- **AIM**
Write out each line in which the string "Identity" is present.

- **MATERIAL PROVIDED**

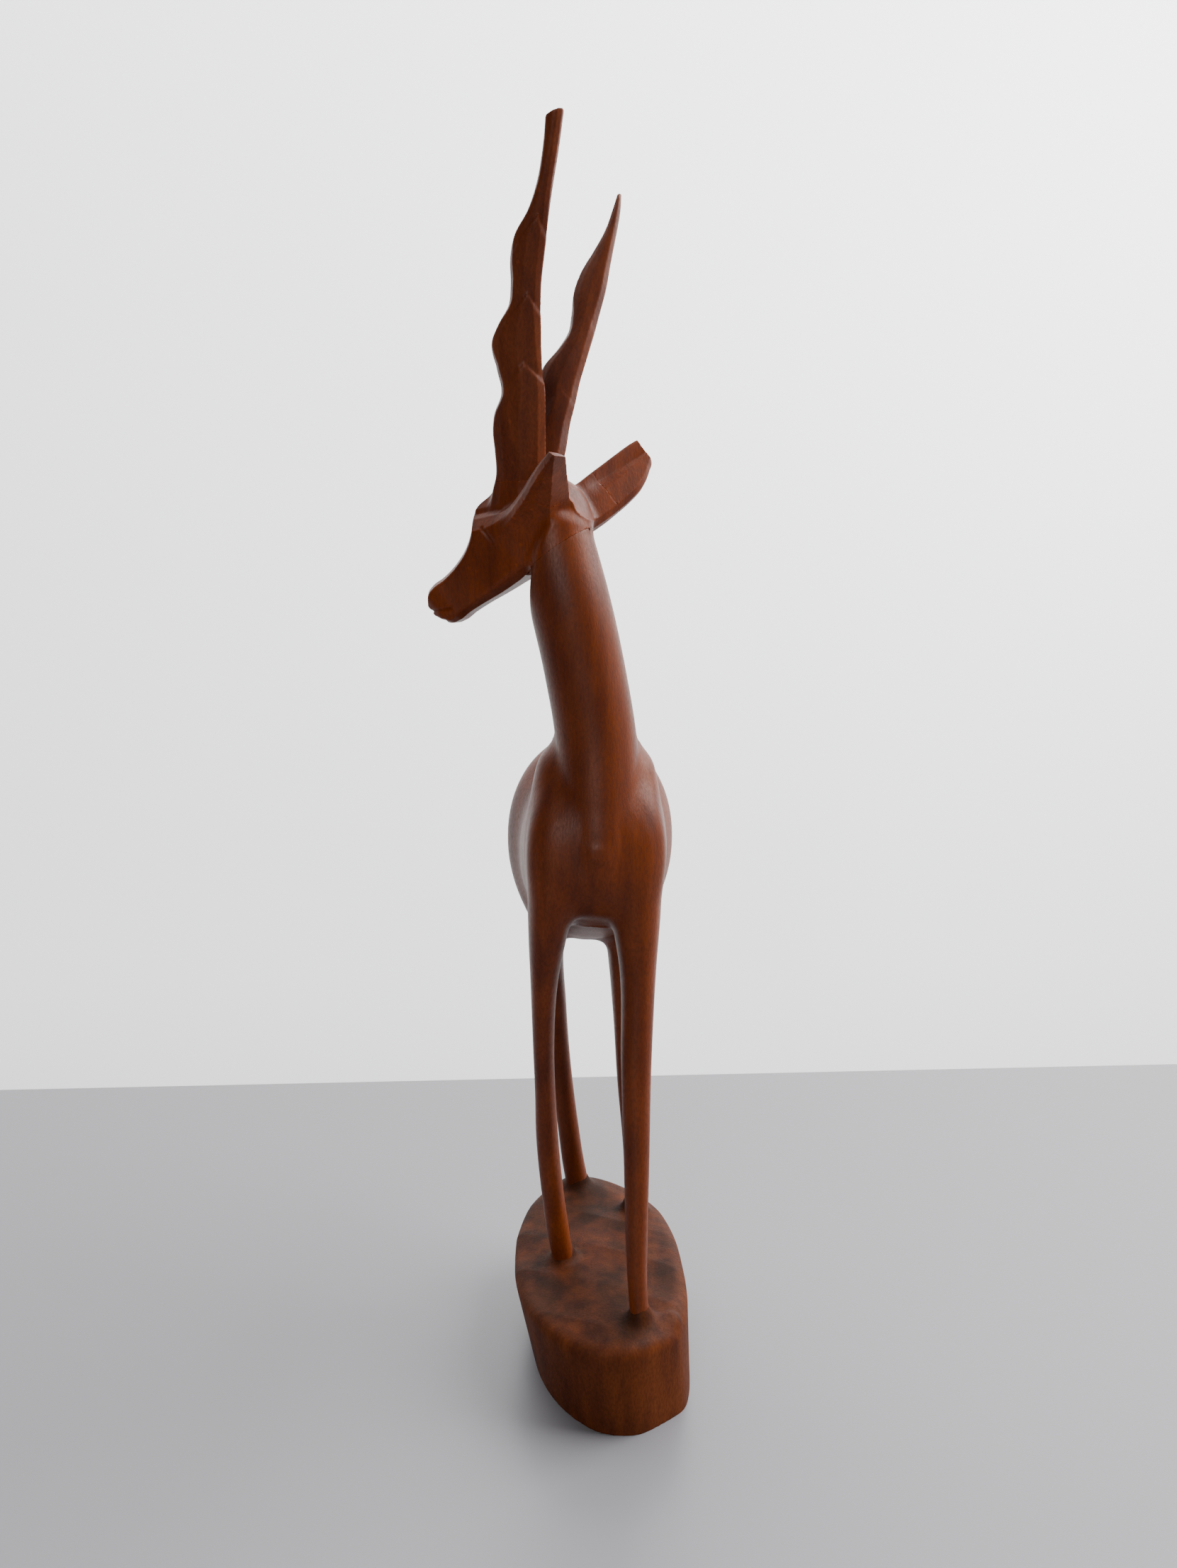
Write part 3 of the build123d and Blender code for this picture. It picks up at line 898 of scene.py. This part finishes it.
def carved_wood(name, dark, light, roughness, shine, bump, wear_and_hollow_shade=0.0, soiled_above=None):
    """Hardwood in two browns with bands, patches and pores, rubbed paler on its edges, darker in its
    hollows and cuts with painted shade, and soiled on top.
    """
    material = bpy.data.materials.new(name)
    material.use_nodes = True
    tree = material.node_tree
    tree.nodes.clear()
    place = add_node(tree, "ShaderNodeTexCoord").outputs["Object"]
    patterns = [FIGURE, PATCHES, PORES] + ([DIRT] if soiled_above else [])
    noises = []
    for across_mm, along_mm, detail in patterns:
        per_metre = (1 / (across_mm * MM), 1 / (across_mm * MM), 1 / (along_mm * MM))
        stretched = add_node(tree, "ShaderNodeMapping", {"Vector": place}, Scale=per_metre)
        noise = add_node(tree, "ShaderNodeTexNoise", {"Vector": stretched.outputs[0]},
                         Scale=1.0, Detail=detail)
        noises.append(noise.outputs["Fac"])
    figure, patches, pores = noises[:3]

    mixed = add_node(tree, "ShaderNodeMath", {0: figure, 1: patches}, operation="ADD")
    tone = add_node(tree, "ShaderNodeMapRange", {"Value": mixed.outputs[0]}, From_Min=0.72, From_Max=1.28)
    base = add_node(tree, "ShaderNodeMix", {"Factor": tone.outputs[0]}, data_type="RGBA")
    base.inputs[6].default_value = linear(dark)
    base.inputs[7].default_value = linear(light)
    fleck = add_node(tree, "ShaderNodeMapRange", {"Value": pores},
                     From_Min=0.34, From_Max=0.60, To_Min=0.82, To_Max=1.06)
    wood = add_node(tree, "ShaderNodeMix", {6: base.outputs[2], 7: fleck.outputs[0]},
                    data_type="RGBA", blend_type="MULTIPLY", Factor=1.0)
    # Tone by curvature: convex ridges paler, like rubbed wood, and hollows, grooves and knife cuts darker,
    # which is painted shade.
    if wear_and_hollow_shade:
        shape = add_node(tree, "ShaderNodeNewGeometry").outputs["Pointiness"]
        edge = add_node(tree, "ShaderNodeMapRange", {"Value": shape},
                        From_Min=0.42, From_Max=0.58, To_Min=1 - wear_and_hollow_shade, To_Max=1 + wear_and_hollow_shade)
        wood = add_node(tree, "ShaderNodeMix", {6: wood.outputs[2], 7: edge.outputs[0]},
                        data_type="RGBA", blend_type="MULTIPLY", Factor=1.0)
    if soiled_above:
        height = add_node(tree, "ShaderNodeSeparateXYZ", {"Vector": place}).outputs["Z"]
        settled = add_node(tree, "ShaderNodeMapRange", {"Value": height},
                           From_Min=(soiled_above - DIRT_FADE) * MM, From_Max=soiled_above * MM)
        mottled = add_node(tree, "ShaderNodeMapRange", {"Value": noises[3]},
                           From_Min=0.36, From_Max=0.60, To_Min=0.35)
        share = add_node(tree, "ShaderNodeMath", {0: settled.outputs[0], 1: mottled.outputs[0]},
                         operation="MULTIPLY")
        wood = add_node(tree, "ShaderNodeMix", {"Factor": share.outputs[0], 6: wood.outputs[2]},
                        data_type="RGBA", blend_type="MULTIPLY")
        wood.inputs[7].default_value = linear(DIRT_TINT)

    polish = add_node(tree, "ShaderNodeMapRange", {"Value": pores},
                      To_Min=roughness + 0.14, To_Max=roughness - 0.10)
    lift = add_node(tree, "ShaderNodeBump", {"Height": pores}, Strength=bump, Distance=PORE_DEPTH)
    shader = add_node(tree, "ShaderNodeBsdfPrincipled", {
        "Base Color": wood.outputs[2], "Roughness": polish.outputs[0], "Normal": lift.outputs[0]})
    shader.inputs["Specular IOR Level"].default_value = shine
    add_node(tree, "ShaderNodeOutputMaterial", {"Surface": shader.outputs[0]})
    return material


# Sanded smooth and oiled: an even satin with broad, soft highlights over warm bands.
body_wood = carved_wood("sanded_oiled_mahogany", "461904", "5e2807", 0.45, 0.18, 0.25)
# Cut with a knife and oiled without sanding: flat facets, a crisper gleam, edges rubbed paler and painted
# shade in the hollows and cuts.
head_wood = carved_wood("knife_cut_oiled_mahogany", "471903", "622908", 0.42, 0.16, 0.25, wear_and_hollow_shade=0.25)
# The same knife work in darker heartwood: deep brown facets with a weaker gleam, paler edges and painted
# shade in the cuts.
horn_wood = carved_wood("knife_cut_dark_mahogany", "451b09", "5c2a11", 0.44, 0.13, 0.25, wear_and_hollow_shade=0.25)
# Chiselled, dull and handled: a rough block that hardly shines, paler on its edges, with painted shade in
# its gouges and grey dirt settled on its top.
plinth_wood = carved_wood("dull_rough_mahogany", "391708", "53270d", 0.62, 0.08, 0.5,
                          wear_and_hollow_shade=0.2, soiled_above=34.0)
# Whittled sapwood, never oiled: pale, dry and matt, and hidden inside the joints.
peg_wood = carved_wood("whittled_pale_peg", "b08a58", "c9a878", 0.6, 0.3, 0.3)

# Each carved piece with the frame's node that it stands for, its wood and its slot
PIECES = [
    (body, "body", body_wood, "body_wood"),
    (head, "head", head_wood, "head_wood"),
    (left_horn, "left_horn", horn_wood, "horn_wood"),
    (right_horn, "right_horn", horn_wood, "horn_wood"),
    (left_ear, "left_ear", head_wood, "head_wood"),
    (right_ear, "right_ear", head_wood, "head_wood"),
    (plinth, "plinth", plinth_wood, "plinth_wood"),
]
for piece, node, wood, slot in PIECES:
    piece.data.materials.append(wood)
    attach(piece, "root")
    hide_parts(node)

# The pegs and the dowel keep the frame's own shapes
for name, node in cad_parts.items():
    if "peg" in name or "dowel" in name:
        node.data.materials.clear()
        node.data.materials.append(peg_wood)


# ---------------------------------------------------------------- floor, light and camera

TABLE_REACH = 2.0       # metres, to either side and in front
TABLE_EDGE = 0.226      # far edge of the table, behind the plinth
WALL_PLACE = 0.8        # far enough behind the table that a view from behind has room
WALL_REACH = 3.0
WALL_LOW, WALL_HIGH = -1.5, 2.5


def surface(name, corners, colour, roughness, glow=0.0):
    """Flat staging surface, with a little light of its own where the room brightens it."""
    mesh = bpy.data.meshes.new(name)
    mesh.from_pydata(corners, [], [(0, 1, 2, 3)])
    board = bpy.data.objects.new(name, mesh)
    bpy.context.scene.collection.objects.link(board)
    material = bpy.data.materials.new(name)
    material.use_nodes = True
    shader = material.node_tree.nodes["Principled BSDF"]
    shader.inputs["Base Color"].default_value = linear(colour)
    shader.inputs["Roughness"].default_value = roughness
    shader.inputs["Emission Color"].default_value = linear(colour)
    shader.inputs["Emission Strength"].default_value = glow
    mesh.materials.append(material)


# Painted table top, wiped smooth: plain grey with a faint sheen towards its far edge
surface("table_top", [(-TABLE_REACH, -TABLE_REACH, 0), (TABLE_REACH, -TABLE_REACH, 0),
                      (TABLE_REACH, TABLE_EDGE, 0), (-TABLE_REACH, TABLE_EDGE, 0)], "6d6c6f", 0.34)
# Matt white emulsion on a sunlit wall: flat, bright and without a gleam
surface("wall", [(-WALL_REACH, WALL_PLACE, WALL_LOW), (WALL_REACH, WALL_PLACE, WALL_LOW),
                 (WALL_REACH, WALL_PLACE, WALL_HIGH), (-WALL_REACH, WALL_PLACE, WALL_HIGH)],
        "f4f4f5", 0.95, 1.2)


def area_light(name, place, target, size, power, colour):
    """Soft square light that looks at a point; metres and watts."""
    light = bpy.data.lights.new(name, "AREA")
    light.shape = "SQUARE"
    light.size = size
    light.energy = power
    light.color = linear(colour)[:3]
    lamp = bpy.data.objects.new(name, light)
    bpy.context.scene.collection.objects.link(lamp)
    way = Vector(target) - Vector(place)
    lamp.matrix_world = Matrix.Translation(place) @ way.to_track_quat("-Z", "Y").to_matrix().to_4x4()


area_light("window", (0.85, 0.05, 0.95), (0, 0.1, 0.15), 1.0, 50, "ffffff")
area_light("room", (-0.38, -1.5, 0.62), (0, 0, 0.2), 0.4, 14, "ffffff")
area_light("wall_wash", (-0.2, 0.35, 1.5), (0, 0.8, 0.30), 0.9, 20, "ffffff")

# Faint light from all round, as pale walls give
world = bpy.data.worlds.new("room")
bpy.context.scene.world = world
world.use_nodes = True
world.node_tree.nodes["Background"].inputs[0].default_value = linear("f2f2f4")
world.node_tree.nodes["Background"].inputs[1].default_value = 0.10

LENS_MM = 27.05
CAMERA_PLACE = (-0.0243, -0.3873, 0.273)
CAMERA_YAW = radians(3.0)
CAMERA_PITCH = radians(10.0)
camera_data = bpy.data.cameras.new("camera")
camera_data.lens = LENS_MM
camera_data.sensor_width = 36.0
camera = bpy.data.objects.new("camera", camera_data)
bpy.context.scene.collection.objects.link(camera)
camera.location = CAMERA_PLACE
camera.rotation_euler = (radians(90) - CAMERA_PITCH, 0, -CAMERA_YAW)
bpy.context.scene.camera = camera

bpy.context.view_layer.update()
==
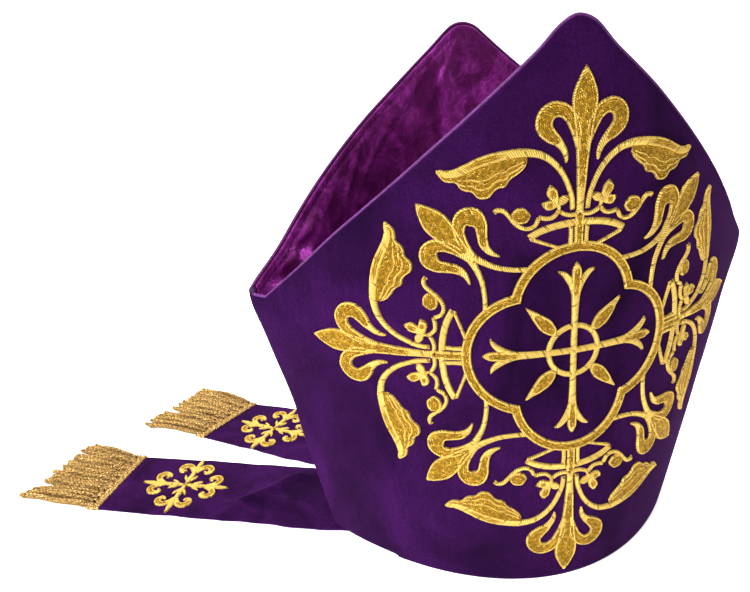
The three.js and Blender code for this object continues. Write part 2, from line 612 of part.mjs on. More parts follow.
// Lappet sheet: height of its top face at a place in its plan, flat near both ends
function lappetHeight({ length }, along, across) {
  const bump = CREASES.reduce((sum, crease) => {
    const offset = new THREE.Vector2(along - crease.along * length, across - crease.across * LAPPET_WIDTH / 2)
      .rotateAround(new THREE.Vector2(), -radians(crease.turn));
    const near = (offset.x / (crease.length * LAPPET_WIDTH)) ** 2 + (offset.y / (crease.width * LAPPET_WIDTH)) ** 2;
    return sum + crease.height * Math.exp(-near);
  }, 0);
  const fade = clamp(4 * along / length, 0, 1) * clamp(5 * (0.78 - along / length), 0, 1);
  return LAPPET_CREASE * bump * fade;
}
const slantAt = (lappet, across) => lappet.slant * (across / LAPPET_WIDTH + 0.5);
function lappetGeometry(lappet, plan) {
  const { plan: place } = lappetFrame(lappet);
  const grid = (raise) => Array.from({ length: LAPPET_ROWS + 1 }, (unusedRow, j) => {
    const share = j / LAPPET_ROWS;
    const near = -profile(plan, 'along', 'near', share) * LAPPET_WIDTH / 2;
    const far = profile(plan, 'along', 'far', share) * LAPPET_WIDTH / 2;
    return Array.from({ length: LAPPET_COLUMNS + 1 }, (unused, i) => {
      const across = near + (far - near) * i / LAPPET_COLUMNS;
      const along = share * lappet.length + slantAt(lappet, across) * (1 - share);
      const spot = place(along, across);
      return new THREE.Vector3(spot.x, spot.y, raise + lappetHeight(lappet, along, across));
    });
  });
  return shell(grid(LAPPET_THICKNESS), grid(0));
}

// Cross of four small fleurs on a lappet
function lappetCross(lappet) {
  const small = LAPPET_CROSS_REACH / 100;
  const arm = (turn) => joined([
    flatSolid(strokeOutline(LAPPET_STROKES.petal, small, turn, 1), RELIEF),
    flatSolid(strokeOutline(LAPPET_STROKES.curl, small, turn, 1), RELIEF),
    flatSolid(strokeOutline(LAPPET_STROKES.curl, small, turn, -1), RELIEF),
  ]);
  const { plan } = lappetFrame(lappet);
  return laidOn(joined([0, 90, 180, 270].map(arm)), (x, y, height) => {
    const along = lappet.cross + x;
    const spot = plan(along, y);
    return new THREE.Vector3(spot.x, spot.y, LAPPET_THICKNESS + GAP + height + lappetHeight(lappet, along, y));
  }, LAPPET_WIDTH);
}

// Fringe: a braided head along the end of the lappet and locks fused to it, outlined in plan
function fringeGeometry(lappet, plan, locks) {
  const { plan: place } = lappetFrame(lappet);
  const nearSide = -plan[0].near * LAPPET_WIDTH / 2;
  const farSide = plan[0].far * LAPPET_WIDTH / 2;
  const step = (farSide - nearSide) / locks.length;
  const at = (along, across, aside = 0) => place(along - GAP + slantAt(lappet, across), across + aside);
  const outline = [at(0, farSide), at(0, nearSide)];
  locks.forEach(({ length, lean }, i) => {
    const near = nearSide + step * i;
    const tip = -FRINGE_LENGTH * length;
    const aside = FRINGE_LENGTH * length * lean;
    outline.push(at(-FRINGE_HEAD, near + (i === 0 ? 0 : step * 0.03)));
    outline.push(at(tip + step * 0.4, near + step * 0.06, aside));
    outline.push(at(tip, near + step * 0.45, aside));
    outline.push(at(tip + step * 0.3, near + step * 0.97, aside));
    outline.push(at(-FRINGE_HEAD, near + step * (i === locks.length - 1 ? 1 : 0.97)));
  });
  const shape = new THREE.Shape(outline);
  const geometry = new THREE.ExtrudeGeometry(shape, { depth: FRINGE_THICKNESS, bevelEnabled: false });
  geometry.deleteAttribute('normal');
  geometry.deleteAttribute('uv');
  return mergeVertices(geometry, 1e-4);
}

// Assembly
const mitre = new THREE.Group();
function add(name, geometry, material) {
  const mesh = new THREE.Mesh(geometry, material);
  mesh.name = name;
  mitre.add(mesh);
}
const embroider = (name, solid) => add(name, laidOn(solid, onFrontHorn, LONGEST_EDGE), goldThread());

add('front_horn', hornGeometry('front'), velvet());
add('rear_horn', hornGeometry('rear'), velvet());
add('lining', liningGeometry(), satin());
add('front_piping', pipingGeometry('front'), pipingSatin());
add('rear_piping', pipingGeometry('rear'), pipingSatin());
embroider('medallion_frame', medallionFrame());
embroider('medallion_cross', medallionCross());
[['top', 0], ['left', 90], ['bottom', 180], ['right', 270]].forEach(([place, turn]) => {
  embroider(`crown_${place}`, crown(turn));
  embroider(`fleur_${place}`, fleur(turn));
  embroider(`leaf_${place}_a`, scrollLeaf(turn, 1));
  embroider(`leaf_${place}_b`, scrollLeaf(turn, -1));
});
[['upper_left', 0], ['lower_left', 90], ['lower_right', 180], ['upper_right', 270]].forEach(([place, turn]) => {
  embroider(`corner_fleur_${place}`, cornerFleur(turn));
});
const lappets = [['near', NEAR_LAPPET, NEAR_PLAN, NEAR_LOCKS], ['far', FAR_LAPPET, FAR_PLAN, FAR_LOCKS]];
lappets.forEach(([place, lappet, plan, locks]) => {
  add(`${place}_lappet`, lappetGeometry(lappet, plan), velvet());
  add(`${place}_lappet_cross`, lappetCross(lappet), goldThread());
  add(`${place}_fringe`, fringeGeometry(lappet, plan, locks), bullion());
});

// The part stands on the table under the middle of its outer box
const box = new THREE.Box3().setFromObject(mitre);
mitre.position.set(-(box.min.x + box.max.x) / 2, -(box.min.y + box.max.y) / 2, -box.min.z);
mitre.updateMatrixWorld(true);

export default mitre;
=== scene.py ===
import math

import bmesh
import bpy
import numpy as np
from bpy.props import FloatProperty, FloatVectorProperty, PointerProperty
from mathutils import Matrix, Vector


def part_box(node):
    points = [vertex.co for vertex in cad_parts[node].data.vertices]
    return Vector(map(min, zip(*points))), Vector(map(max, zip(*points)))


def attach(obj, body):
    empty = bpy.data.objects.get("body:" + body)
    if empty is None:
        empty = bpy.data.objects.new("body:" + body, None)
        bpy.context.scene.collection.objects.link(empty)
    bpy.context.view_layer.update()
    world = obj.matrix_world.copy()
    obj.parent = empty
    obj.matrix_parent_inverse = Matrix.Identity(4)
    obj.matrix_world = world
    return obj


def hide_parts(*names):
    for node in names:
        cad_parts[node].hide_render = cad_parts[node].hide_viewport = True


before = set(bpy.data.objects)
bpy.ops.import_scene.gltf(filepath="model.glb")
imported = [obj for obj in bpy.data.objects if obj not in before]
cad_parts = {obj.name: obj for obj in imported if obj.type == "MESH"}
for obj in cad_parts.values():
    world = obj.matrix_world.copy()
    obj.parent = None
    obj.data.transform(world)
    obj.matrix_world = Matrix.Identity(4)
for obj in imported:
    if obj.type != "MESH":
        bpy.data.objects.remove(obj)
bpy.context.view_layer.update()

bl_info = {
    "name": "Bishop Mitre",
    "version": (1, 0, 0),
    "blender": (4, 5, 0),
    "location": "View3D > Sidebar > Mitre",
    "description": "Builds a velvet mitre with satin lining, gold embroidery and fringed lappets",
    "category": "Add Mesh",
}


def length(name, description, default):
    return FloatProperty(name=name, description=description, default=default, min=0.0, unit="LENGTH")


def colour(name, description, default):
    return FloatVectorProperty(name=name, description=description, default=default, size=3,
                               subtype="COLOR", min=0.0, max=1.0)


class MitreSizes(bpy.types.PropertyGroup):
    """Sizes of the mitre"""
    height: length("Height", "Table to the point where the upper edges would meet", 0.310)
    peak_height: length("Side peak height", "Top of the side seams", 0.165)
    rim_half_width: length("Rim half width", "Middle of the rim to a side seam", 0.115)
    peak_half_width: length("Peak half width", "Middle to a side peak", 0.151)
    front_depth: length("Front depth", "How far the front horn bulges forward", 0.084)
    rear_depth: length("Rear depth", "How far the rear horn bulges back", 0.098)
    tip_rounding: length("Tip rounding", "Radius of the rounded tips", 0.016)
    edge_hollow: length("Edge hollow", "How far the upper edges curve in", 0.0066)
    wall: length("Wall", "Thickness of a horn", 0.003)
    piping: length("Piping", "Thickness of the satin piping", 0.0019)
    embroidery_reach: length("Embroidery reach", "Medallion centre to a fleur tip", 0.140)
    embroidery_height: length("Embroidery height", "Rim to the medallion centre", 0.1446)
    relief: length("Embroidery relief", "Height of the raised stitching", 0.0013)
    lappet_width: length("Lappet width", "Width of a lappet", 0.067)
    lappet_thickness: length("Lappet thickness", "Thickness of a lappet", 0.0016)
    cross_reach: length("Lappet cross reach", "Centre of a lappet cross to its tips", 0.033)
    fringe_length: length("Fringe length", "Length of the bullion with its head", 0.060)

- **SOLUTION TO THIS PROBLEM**
    obj.matrix_parent_inverse = Matrix.Identity(4)
    obj.matrix_world = Matrix.Identity(4)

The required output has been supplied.